_Aim of the task_:
Begin with the line that contains "nodes = [handle_moulding()]" and end with the line that contains "cad_parts[node].hide_render = cad_parts[node].hide_viewport": copy that span of lines exactly, and nothing outside it.

_Supplied information_:

-*-

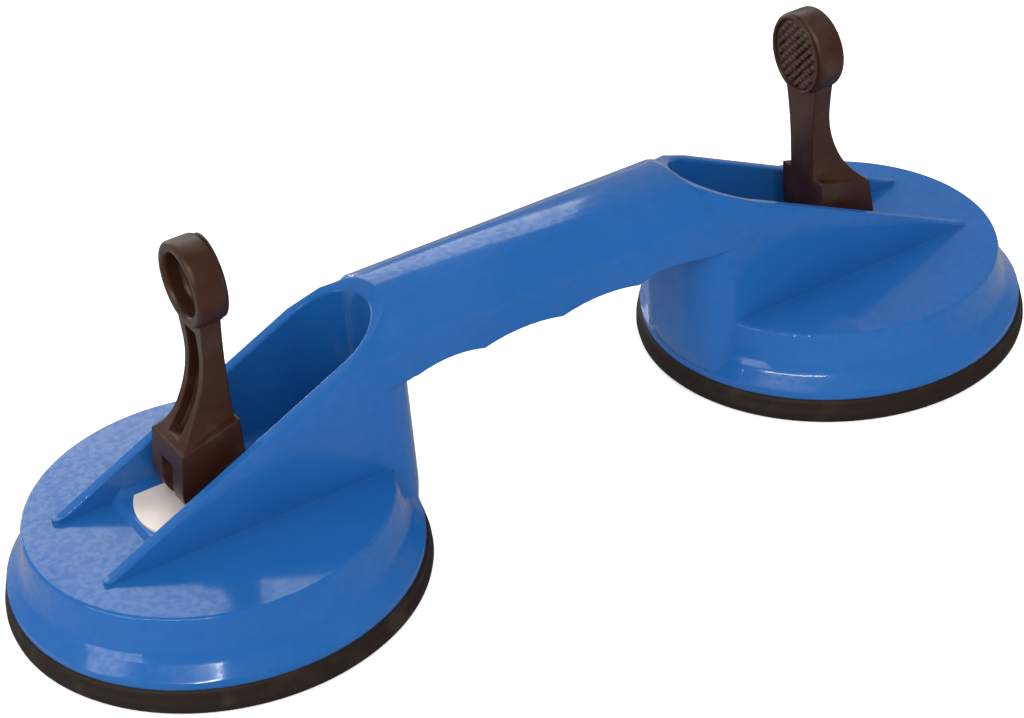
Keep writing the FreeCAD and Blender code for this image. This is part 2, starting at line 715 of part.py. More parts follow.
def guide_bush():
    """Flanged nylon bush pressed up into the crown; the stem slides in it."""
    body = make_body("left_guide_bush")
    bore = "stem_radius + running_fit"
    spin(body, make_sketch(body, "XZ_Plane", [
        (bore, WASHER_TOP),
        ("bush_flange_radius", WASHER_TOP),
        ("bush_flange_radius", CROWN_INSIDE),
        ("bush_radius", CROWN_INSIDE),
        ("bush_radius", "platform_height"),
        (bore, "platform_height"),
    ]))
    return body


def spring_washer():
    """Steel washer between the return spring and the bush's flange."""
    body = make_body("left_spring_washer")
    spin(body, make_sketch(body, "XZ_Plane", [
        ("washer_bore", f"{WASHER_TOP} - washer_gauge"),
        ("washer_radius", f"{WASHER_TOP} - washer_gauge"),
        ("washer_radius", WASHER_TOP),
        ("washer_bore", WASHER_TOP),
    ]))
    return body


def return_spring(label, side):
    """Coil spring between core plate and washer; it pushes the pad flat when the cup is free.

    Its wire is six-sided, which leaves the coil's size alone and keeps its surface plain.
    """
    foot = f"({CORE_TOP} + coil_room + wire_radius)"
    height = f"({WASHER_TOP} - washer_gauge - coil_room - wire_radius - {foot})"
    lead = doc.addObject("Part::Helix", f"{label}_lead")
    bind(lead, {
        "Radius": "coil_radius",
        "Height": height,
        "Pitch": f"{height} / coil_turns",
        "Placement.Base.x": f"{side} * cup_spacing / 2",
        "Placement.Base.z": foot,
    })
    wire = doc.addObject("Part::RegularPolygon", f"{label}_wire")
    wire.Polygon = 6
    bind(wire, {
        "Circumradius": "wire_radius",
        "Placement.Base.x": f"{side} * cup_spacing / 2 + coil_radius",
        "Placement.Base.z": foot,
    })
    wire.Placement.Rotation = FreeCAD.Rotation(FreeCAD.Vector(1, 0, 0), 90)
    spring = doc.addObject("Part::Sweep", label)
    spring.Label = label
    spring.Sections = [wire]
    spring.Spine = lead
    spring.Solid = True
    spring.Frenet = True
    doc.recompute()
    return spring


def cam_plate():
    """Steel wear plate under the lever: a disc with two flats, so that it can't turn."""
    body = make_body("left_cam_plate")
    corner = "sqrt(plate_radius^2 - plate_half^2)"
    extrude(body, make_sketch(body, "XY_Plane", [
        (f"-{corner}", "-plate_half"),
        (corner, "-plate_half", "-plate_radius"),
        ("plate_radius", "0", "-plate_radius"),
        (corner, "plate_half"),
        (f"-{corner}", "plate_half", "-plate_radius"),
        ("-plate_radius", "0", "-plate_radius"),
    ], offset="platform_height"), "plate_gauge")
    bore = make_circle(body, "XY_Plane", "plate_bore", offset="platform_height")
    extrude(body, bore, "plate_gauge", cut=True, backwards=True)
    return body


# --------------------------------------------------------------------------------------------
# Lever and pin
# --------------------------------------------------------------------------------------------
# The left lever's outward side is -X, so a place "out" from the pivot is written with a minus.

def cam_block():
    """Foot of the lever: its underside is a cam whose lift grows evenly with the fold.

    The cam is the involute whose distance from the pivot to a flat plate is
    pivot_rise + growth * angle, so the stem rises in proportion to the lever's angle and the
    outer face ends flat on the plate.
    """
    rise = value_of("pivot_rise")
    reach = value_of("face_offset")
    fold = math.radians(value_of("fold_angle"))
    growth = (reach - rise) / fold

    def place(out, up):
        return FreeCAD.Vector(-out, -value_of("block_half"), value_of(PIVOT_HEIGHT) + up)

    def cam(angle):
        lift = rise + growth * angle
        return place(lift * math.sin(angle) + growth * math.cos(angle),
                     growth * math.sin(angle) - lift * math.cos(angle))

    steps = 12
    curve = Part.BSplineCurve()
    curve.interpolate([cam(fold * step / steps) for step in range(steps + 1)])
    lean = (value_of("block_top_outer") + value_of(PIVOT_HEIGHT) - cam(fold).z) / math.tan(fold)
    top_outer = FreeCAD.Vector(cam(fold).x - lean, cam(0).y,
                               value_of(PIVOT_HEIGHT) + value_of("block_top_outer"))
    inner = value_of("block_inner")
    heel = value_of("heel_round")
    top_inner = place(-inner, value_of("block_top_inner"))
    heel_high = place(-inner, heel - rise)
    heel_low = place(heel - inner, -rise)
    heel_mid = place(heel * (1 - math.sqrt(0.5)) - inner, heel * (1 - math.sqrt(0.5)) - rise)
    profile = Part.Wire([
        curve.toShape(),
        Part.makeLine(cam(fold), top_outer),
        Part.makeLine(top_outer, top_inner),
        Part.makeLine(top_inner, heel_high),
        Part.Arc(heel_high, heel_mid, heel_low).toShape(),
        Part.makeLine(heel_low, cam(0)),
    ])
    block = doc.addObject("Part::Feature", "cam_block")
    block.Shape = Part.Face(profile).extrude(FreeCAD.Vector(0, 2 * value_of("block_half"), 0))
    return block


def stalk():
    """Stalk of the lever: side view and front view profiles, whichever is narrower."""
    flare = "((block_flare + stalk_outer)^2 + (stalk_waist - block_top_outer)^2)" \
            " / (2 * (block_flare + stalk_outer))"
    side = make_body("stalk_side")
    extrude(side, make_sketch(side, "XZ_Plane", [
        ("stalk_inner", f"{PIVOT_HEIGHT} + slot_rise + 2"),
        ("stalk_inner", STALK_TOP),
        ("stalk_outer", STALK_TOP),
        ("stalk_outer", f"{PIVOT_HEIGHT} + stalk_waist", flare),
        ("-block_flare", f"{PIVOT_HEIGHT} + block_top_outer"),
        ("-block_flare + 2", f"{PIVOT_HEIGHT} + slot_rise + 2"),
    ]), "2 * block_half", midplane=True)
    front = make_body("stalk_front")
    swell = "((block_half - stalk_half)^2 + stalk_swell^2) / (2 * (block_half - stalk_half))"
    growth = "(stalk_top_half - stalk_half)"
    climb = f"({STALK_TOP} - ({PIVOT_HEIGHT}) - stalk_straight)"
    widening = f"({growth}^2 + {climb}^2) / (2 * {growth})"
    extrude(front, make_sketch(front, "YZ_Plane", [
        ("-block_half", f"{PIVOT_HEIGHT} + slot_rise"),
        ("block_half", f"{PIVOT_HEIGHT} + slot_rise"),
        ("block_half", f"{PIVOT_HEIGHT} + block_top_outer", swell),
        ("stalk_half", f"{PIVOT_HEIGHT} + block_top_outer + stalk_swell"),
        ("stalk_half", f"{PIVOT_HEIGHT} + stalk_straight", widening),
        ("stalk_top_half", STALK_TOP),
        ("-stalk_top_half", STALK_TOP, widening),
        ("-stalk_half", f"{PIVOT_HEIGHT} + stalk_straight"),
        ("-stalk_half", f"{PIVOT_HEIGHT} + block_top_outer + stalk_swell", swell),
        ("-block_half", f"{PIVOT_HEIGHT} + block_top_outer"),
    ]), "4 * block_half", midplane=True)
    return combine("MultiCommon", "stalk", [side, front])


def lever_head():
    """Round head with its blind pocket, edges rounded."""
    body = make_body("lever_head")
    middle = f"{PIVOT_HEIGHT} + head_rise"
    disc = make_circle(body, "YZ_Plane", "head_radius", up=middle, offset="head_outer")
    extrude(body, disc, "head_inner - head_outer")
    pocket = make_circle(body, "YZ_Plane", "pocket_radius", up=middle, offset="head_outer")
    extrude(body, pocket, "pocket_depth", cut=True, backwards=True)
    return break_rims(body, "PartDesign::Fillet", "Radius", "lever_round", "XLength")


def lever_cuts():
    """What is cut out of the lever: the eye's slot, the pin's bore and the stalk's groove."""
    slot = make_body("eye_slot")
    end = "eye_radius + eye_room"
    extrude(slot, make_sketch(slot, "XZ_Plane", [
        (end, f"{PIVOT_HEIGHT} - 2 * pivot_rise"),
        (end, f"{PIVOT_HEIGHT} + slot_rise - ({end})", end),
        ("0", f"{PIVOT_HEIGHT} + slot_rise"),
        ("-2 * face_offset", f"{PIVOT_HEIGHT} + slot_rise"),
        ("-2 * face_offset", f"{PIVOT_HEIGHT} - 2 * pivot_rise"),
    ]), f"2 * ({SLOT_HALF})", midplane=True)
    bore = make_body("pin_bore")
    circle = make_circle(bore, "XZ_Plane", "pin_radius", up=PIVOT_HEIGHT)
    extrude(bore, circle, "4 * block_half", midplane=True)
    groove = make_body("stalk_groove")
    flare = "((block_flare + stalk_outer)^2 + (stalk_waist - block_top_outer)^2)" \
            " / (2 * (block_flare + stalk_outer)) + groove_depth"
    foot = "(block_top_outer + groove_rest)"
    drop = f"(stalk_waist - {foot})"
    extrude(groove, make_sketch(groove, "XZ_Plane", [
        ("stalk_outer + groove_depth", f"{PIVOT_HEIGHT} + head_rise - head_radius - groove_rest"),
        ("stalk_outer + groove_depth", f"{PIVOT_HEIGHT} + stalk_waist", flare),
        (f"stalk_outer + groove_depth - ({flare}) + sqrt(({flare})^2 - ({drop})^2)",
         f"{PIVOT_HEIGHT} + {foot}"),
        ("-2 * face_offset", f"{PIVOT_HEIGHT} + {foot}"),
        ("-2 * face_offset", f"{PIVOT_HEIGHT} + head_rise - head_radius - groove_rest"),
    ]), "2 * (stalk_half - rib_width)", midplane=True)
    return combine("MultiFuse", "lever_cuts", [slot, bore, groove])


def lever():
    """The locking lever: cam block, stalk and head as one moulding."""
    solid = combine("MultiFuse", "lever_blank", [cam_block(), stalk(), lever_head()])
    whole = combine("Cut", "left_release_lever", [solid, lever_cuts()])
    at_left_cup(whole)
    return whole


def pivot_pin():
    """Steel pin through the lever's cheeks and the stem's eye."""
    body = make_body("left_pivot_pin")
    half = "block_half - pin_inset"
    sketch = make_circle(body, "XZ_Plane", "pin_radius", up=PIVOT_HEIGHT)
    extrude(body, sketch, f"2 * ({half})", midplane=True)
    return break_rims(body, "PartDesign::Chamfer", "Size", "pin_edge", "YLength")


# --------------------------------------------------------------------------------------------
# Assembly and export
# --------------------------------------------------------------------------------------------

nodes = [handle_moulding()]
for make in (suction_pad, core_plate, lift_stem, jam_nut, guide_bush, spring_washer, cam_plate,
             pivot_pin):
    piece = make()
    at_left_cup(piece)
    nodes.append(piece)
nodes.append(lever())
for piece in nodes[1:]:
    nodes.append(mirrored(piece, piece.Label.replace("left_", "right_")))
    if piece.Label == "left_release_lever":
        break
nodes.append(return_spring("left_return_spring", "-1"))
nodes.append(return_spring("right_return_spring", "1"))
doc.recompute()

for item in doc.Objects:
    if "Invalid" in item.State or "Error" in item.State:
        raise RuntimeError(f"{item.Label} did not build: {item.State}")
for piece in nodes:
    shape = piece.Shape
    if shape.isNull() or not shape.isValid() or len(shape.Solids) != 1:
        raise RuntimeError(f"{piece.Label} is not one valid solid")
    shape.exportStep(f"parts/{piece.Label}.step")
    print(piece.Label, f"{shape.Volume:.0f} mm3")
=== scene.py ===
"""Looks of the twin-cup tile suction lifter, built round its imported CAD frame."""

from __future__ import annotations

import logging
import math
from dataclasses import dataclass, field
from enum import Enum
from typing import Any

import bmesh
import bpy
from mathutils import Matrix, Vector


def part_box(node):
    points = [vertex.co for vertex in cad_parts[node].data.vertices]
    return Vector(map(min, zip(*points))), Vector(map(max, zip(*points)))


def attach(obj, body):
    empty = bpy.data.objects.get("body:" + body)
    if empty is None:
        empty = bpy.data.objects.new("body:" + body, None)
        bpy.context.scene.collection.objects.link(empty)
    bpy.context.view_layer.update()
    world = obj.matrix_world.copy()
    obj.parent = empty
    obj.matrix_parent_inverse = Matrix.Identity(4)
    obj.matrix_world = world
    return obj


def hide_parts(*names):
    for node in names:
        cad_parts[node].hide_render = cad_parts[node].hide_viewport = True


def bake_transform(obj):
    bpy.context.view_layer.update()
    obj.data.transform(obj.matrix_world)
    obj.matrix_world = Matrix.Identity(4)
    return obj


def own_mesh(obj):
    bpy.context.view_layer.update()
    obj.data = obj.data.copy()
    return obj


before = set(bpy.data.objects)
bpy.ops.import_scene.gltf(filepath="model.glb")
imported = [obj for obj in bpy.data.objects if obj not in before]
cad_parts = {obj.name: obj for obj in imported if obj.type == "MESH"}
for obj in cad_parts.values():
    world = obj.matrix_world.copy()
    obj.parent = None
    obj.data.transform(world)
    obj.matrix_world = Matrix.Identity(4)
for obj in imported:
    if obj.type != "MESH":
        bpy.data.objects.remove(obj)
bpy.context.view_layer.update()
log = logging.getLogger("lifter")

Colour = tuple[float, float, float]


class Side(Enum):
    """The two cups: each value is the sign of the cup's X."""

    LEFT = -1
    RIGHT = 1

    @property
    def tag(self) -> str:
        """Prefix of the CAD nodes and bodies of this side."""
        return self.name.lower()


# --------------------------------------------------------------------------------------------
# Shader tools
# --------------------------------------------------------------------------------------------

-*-

_Answer to this problem_:
nodes = [handle_moulding()]
for make in (suction_pad, core_plate, lift_stem, jam_nut, guide_bush, spring_washer, cam_plate,
             pivot_pin):
    piece = make()
    at_left_cup(piece)
    nodes.append(piece)
nodes.append(lever())
for piece in nodes[1:]:
    nodes.append(mirrored(piece, piece.Label.replace("left_", "right_")))
    if piece.Label == "left_release_lever":
        break
nodes.append(return_spring("left_return_spring", "-1"))
nodes.append(return_spring("right_return_spring", "1"))
doc.recompute()

for item in doc.Objects:
    if "Invalid" in item.State or "Error" in item.State:
        raise RuntimeError(f"{item.Label} did not build: {item.State}")
for piece in nodes:
    shape = piece.Shape
    if shape.isNull() or not shape.isValid() or len(shape.Solids) != 1:
        raise RuntimeError(f"{piece.Label} is not one valid solid")
    shape.exportStep(f"parts/{piece.Label}.step")
    print(piece.Label, f"{shape.Volume:.0f} mm3")
=== scene.py ===
"""Looks of the twin-cup tile suction lifter, built round its imported CAD frame."""

from __future__ import annotations

import logging
import math
from dataclasses import dataclass, field
from enum import Enum
from typing import Any

import bmesh
import bpy
from mathutils import Matrix, Vector


def part_box(node):
    points = [vertex.co for vertex in cad_parts[node].data.vertices]
    return Vector(map(min, zip(*points))), Vector(map(max, zip(*points)))


def attach(obj, body):
    empty = bpy.data.objects.get("body:" + body)
    if empty is None:
        empty = bpy.data.objects.new("body:" + body, None)
        bpy.context.scene.collection.objects.link(empty)
    bpy.context.view_layer.update()
    world = obj.matrix_world.copy()
    obj.parent = empty
    obj.matrix_parent_inverse = Matrix.Identity(4)
    obj.matrix_world = world
    return obj


def hide_parts(*names):
    for node in names:
        cad_parts[node].hide_render = cad_parts[node].hide_viewport = True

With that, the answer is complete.